▶ Task requirements:
What is to be transcribed is the run of lines opening with the one that has "neck, through the" and closing with the one that has "from mathutils import Matrix, Vector", and only that run, exactly.

▶ Data section:
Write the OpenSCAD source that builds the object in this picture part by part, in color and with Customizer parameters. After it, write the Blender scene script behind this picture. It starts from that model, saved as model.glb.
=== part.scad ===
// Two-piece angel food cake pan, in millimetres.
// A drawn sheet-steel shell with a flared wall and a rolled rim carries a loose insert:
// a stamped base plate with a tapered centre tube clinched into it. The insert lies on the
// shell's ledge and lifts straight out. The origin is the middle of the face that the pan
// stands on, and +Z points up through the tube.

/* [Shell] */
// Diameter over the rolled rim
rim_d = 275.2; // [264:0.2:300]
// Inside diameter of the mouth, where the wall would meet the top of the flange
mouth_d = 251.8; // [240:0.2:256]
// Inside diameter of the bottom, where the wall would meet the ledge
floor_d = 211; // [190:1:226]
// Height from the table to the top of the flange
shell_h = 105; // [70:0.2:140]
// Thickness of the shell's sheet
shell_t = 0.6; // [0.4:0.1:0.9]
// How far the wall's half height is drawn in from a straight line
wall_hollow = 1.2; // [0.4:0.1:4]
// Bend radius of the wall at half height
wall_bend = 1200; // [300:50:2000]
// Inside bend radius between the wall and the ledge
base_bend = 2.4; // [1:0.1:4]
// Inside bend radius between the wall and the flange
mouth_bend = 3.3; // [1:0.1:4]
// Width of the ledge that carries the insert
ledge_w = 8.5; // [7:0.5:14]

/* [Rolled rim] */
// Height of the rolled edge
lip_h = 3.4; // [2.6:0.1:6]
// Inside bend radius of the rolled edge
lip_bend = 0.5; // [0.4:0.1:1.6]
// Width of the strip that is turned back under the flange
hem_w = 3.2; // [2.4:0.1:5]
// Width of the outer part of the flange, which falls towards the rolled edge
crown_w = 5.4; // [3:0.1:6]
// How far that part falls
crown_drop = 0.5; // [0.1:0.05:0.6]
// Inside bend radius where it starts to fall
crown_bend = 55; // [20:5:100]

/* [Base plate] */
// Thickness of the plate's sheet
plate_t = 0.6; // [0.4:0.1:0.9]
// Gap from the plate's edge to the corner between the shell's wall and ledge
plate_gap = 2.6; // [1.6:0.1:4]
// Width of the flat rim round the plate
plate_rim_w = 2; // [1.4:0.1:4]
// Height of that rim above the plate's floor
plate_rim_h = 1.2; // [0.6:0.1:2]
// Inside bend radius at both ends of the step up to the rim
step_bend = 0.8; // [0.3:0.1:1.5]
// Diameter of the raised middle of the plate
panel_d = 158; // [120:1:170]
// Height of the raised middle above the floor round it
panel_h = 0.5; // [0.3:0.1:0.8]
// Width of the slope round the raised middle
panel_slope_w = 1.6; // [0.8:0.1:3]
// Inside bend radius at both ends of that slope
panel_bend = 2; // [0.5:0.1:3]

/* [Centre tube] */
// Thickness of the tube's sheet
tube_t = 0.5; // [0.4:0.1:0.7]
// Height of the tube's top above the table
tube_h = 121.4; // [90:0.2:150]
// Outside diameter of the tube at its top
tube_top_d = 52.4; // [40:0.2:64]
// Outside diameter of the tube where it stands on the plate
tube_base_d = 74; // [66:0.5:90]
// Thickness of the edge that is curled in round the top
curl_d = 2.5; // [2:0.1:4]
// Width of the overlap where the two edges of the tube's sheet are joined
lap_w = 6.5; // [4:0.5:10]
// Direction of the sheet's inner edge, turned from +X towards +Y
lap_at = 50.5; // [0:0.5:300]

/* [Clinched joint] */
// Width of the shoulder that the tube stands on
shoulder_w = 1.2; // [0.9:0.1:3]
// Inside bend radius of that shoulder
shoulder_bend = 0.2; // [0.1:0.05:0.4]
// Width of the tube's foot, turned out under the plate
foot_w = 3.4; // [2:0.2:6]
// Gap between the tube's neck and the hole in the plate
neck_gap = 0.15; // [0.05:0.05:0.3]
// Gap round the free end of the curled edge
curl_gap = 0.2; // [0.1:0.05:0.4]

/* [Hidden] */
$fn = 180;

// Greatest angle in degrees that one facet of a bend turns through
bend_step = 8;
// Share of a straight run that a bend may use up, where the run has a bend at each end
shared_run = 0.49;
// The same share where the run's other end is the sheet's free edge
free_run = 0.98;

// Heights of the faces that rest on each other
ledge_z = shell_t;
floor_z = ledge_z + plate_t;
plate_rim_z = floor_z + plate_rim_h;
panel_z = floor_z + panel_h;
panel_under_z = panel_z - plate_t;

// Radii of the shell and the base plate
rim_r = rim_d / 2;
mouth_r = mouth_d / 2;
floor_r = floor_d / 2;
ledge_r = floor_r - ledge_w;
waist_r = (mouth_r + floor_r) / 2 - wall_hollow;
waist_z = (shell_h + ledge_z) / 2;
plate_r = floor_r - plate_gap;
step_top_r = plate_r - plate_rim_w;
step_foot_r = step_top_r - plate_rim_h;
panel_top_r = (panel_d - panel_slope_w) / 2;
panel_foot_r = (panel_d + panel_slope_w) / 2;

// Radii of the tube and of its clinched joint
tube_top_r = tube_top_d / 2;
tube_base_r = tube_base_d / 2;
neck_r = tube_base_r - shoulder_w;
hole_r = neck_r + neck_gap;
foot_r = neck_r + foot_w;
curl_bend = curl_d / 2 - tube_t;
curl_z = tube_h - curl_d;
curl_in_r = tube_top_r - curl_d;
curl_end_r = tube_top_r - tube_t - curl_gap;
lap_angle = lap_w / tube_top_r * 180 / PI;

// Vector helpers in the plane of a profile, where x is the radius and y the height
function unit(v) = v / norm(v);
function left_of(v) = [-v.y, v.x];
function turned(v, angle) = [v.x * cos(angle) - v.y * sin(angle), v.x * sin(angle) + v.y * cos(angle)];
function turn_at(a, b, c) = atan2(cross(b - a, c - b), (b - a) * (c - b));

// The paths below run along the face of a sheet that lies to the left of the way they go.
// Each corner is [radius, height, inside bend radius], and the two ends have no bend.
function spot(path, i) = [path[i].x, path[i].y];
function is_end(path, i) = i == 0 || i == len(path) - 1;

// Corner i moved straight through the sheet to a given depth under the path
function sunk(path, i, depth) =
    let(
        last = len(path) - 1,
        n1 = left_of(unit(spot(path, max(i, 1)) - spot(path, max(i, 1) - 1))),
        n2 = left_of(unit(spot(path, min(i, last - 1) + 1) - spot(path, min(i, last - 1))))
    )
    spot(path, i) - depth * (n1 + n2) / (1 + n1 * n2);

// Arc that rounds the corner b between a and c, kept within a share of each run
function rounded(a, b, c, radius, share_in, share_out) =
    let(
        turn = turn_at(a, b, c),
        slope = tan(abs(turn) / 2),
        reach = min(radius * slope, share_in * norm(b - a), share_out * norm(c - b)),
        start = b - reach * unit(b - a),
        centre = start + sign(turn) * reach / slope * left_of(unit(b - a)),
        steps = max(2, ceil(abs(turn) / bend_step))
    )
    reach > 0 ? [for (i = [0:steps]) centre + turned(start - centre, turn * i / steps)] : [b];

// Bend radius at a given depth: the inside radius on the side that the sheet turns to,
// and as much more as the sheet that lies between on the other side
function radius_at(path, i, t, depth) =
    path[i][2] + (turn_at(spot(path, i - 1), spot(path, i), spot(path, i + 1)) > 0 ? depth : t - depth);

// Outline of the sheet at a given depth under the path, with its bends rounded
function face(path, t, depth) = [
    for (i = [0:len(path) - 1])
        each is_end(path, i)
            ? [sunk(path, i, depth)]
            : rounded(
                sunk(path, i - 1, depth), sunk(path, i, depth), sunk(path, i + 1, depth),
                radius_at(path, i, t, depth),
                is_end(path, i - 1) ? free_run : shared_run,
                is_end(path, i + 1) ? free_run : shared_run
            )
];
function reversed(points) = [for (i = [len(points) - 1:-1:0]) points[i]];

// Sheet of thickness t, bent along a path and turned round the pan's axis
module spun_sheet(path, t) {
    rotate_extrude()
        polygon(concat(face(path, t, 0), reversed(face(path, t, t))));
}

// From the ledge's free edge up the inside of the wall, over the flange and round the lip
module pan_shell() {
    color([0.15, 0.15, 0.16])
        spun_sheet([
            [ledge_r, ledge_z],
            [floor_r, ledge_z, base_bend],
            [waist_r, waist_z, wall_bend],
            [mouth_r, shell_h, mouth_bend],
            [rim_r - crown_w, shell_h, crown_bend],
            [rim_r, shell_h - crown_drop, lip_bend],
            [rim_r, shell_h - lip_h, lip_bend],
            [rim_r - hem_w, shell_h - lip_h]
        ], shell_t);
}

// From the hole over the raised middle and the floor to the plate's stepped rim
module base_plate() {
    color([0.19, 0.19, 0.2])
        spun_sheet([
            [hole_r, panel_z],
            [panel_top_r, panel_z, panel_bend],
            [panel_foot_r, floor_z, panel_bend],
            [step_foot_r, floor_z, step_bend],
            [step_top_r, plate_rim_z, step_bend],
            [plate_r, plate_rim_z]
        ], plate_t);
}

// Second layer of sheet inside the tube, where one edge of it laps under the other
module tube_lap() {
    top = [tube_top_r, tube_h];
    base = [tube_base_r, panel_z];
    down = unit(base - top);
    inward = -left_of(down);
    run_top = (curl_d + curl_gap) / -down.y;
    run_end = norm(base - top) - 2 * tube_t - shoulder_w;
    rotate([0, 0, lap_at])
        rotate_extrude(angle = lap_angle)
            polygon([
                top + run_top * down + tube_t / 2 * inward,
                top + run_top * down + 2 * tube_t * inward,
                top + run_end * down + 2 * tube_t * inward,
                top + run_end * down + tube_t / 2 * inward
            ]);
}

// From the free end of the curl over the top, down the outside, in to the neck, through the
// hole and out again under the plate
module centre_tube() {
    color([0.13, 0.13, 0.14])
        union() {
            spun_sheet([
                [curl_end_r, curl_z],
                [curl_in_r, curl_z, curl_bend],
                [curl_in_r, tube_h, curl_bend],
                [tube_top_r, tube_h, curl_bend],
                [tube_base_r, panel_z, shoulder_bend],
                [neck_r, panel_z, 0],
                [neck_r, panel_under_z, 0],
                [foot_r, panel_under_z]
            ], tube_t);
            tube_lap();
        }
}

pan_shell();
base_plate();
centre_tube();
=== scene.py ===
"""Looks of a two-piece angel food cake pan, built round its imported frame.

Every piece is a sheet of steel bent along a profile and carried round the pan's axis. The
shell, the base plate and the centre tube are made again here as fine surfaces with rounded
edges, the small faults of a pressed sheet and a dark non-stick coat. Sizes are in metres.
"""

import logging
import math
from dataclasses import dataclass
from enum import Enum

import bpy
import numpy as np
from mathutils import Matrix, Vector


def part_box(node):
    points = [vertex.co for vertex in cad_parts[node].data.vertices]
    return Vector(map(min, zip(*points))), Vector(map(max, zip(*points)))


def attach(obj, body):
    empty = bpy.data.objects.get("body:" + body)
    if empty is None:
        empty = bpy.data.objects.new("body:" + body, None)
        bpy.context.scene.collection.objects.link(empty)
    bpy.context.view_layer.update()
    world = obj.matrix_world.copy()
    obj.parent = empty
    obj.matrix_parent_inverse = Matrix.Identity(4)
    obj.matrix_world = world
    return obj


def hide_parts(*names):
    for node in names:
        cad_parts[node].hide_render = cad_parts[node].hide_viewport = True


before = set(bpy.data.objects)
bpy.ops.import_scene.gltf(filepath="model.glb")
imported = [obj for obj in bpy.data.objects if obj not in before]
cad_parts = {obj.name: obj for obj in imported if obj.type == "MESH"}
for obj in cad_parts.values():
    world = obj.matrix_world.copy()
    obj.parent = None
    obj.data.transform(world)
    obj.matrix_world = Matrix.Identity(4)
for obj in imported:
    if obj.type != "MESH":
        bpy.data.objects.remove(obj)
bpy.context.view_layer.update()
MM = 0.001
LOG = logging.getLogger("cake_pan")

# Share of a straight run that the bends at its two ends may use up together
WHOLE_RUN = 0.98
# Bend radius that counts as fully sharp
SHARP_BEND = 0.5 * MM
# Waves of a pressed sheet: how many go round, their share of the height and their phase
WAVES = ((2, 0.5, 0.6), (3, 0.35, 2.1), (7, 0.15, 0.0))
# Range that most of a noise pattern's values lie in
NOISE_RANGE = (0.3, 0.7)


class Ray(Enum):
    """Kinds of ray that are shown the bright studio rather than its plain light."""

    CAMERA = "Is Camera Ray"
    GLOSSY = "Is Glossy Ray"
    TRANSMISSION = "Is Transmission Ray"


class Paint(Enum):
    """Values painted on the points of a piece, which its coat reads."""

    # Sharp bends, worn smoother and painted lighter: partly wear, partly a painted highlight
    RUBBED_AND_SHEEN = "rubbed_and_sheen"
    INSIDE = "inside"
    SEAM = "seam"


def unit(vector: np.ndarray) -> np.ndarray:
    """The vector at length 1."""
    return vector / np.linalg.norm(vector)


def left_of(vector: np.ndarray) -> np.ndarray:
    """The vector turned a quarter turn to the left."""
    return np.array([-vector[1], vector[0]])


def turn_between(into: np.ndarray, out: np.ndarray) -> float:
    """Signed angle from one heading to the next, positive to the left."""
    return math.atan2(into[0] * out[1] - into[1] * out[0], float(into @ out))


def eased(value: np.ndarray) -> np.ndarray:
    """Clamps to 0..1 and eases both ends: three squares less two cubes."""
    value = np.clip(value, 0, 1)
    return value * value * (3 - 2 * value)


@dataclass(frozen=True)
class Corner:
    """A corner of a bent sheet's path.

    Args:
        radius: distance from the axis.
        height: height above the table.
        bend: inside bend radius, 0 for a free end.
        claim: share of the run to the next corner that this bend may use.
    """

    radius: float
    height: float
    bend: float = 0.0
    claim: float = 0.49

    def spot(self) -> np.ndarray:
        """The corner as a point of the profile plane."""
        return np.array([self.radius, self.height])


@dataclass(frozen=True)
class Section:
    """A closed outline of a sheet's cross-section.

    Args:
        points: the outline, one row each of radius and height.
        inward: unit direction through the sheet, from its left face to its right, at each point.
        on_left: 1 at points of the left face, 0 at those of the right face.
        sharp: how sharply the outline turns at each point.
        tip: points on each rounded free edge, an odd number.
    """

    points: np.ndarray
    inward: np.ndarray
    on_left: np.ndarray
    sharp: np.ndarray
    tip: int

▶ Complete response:
// From the free end of the curl over the top, down the outside, in to the neck, through the
// hole and out again under the plate
module centre_tube() {
    color([0.13, 0.13, 0.14])
        union() {
            spun_sheet([
                [curl_end_r, curl_z],
                [curl_in_r, curl_z, curl_bend],
                [curl_in_r, tube_h, curl_bend],
                [tube_top_r, tube_h, curl_bend],
                [tube_base_r, panel_z, shoulder_bend],
                [neck_r, panel_z, 0],
                [neck_r, panel_under_z, 0],
                [foot_r, panel_under_z]
            ], tube_t);
            tube_lap();
        }
}

pan_shell();
base_plate();
centre_tube();
=== scene.py ===
"""Looks of a two-piece angel food cake pan, built round its imported frame.

Every piece is a sheet of steel bent along a profile and carried round the pan's axis. The
shell, the base plate and the centre tube are made again here as fine surfaces with rounded
edges, the small faults of a pressed sheet and a dark non-stick coat. Sizes are in metres.
"""

import logging
import math
from dataclasses import dataclass
from enum import Enum

import bpy
import numpy as np
from mathutils import Matrix, Vector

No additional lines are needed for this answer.